If it's not something you can actually hear in any kind of reliable way then all the talk about players hearing their guitars wake up is nonsense. Our audience has human ears. The example you gave Alan about d strings is interesting but something completely different. You are talking about a clearly observable phenomenon. If this walking up was anything like so easily observed we wouldn't have had a discussion of this length about it at all
2005 Ramirez R-2

prawnheed

### Re: Guitar Waking Up?

Bill B wrote:
Tue Mar 27, 2018 6:35 pm
If it's not something you can actually hear in any kind of reliable way then all the talk about players hearing their guitars wake up is nonsense. Our audience has human ears. The example you gave Alan about d strings is interesting but something completely different. You are talking about a clearly observable phenomenon. If this walking up was anything like so easily observed we wouldn't have had a discussion of this length about it at all
I don't think it is as simple as that. Anecdotally, I have a guitar that I have owned since the early 1970s. I have no idea whether it sounds different now compared to when I bought it. It sounds great to me and to most people who have heard it.
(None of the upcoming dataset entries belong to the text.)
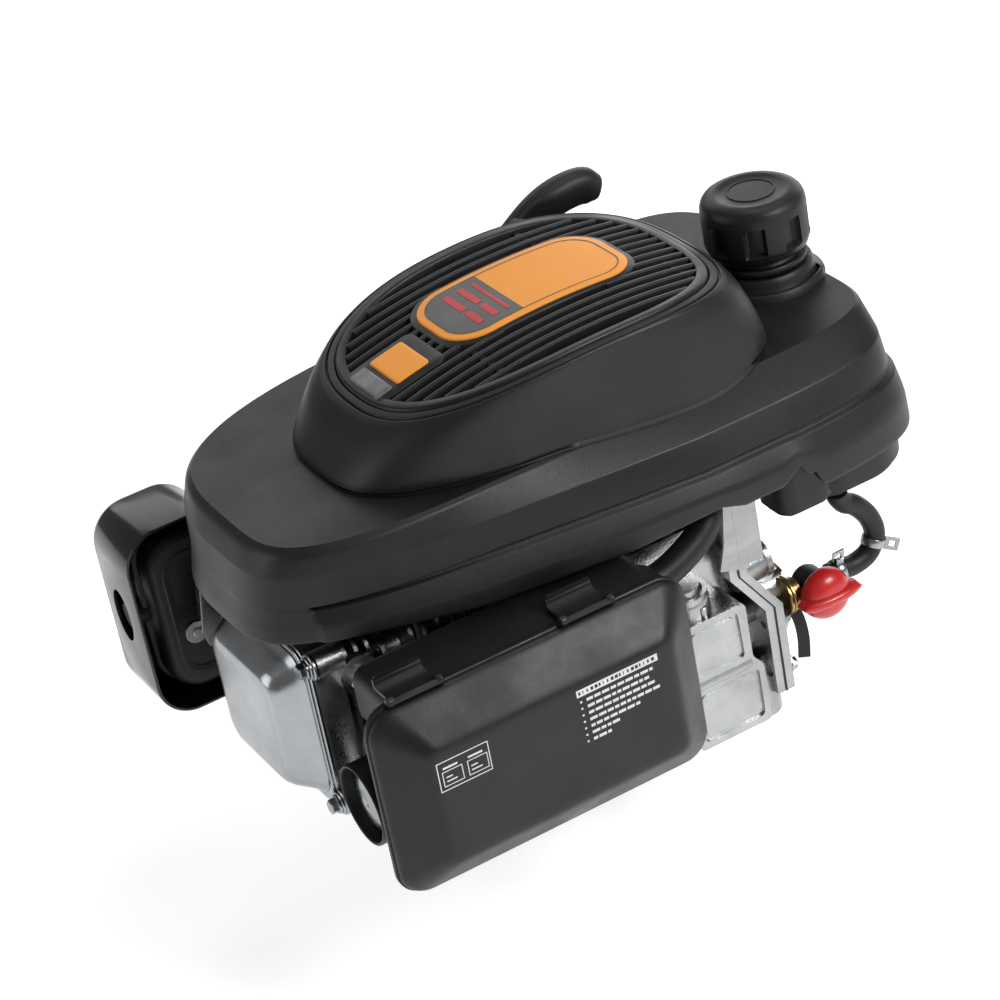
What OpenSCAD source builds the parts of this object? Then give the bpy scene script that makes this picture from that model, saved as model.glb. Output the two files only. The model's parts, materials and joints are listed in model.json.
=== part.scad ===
/* [Crankshaft] */
// Diameter of the output shaft
shaft_d = 25.4; // [20:0.1:25.4]
// Length of the output shaft below the mounting face
shaft_len = 50; // [46:1:90]
// Height of the cylinder axis above the mounting face
axis_z = 92; // [92:1:96]
// Piston stroke
stroke = 55; // [45:1:56]
// Cylinder bore
bore_d = 68; // [60:1:70]

/* [Mounting] */
// Diameter of the mounting bolt circle
bolt_circle = 203.2; // [195:0.1:210]
// Diameter of the mounting bolt holes
mount_hole_d = 9.5; // [8:0.1:11]

/* [Top cover] */
// Head end of the top cover
cover_x0 = -219; // [-222:1:-212]
// Tank end of the top cover
cover_x1 = 200; // [196:1:206]
// Height of the top cover's lower edge
skirt_z = 172; // [170:1:174]
// How much lower the skirt hangs at the tank end
skirt_drop = 17; // [14:1:18]
// Height of the top cover's flat deck
deck_z = 226; // [224:1:228]
// Half length of the starter dome at its foot
dome_rx = 135; // [133:1:136]
// Half width of the starter dome at its foot
dome_ry = 88; // [86:1:90]
// Height of the crowned grille's highest point
dome_z = 281.5; // [279:0.5:284]
// Wall of the moulded covers
wall = 3; // [2.5:0.1:3.5]

/* [Air cleaner] */
// Width of the air cleaner at its rim
filter_w = 200; // [194:1:202]
// Height of the air cleaner at its rim
filter_h = 120; // [114:1:124]
// Middle of the air cleaner along the engine
filter_x = -102; // [-104:1:-100]
// Height of the air cleaner's middle
filter_z = 101; // [99:1:104]
// Distance of the cover's flat face from the shaft axis
filter_face = 160; // [156:1:164]

/* [Fuel] */
// Diameter of the filler cap
cap_d = 64; // [58:1:68]
// Outer diameter of the fuel hose
hose_d = 13; // [11:0.5:13.5]
// Middle of the filler cap along the engine
cap_x = 162; // [160:1:164]
// Middle of the filler cap across the engine
cap_y = 6; // [0:1:10]

/* [Muffler] */
// Width of the muffler guard along the engine
guard_w = 66; // [60:1:68]
// Height of the muffler guard
guard_h = 126; // [116:1:130]

/* [Hidden] */

$fn = 64;
EPS = 0.01;
FIT = 0.05;                 // radial clearance of a running fit
GAP = 0.4;                  // clearance between neighbouring moulded parts

// Crank train
shaft_r = shaft_d/2;
journal_r = shaft_r + 1.2;
throw_r = stroke/2;
rod_len = 84;
pin_x = -throw_r - rod_len;         // piston pin with the piston at the top of its stroke
piston_x = pin_x - 22;
bearing_r = 17;
gear_module = 1.6;
crank_teeth = 20;
cam_teeth = 40;
gear_z = 40;
gear_h = 10;
centre_d = gear_module*(crank_teeth + cam_teeth)/2;
cam_y = 38;
cam_x = sqrt(centre_d*centre_d - cam_y*cam_y);
valve_gap = 14;                     // each valve lies this far above or below the cylinder axis
valve_y = 4;
rocker_y = (cam_y + valve_y)/2;
rocker_x = -199;

// Castings
case_x0 = -62;
case_y = 82;
sump_z = 14;
plate_z = 6;
gasket_t = 1;
case_top = 146;
barrel_end = -134;
head_end = -190;
seam = [[62, case_top], [62, 104], [82, 74], [82, sump_z + gasket_t]];
foot_r = 13;
foot_xy = bolt_circle/2*cos(45);
fin_t = 2.4;
fin_pitch = 8.5;

// Rocker cover, as [y, z]
rocker_mid = [4, 101];
rocker_w = 108;
rocker_h = 104;
lash = 3.2;                 // from the rocker's pivot plane to the stem and pushrod tips

// Intake
carb_x = -152;
carb_z = axis_z - valve_gap;
cup_y = -84;
cup_z = 71;
cup_r = 24.5;

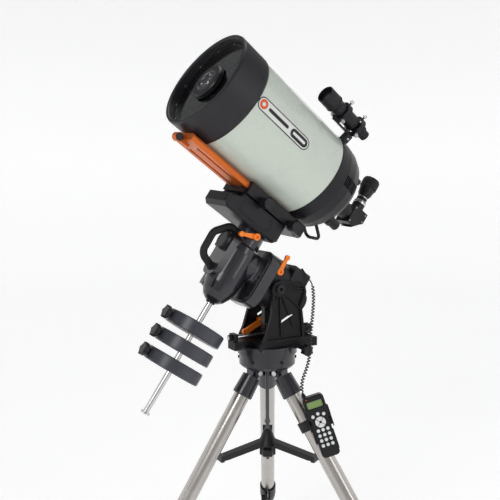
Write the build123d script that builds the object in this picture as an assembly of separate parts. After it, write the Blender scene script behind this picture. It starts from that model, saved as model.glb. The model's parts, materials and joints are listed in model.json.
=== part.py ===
from build123d import *
import os
from math import cos, pi, radians, sin, tan

# Schmidt-Cassegrain telescope on a German equatorial mount and a steel tripod.
# Row frame: +Z up, +Y north (the way the polar axis leans), +X east, millimetres.
# The tripod's axis stands at (0, AXIS_Y). The feet rest on z = 0.

# ---------------------------------------------------------------- driving dimensions
AXIS_Y = -51.9           # puts the whole object's box centre on the origin

LEG_R = 25.4             # 2 inch steel leg tube
LEG_WALL = 1.6
LOWER_R = 22.2
LEG_TILT = 33.1          # from vertical
LEG_TOP_R = 36.3         # leg axis radius at the hub's underside
LEG_ANGLES = {"north": 90.0, "west": 210.0, "east": 330.0}
COLLAR_END = 104.0       # distances along a leg from the hub's underside
CLAMP_START = 722.0
CLAMP_END = 802.0
FOOT_AT = 952.0
FOOT_R = 22.0
FOOT_FLAT = 3.0          # how far the foot's ball is cut to stand flat

HUB_R = 90.0
HUB_H = 44.0
PEG_AT = 80.0            # azimuth peg from the tripod axis
PEG_R = 6.0
BASE_R = 96.0
BASE_TOP = 90.0          # top of the azimuth base above the hub's underside
SPREADER_Z = -252.0
SPREADER_TIP_R = 172.0

LATITUDE = 35.0
DEC_REST = -7.0          # tube turned about the declination axis from the pole
CROSS_Y = 110.0          # where the polar and declination axes cross
CROSS_Z = 347.0
PIVOT_Z = 255.0          # altitude pivot above the hub's underside

PLATE_X = 70.0           # inner face of a side plate

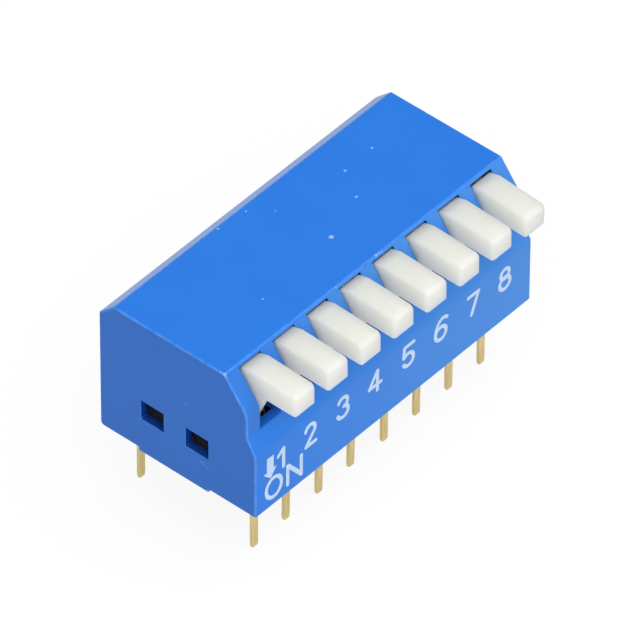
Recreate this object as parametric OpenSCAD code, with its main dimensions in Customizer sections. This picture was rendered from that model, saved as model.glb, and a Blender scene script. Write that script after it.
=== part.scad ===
// Piano-type DIP switch: a bank of rocker levers side by side in one moulded housing. Each
// lever carries a contact bridge that joins, when the lever is down, a front terminal to a
// rear one.
// Frame: X along the row of levers, -Y towards the levers, +Z up. The origin lies on the
// board, in the middle of the pin grid, and heights are above the board.

/* [Pin grid] */
// Number of levers
positions = 8; // [2:1:12]
// Distance between neighbouring levers, and between neighbouring pins of a row
pitch = 2.54; // [2.1:0.01:3.2]
// Distance between the front and the rear row of pins
row_span = 7.62; // [6.3:0.01:10]
// Length of a pin below the board's top
pin_l = 4.07; // [2.5:0.01:6]
// Width of a pin along the row
pin_w = 0.45; // [0.3:0.01:0.6]
// Width of a pin's tip
pin_tip_w = 0.2; // [0.1:0.01:0.3]
// Height of the taper at a pin's tip
pin_tip_h = 0.3; // [0.1:0.01:1]

/* [Housing] */
// Housing beyond the outermost pitch, at each end
end_margin = 0.54; // [0.3:0.01:1.5]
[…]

But I bought it then because I liked it - it sounded great then. Also my hearing, like everyone else, has deteriorated with age so I no longer hear high frequencies as well as I did. Maybe that makes it seem warmer than I remember it to be. If I remember it to be as it was. Frankly, I've no clue.

So,

For some people, this phenomenon is clearly observed. For others, it is not. There can be many different explanations for that difference in view. The problem is that hearing is not a purely physical phenomenon, it also involves psychological processes that are real and determine a significant part of how we judge and remember sound and especially the quality of sounds.

One scenario is that there is actually a measurable change in a guitar. Is that change discernible? Maybe it is by some and not by others. Maybe that can be explained by differences in their physical hearing, or training of the ear. Maybe it is not discernible at all.

Do some guitars change and not others? Maybe the people who have not heard it have not heard the right guitar.

It could also be that there is no change in the guitar. Some people can still hear it differently at different points of time. If you own the guitar, your familiarity with it affects the way you hear it in a way that another person may not be affected. Your hearing could be the thing that has changed. Certainly the fidelity of recording has changed. Just seeing the guitar can affect your expectations of how it will sound and your perception of that sound will change accordingly (like with cedar versus spruce tops).

So, without a sound basis for understanding the phenomenon, we are working from our beliefs rather than our knowledge. That always creates debate.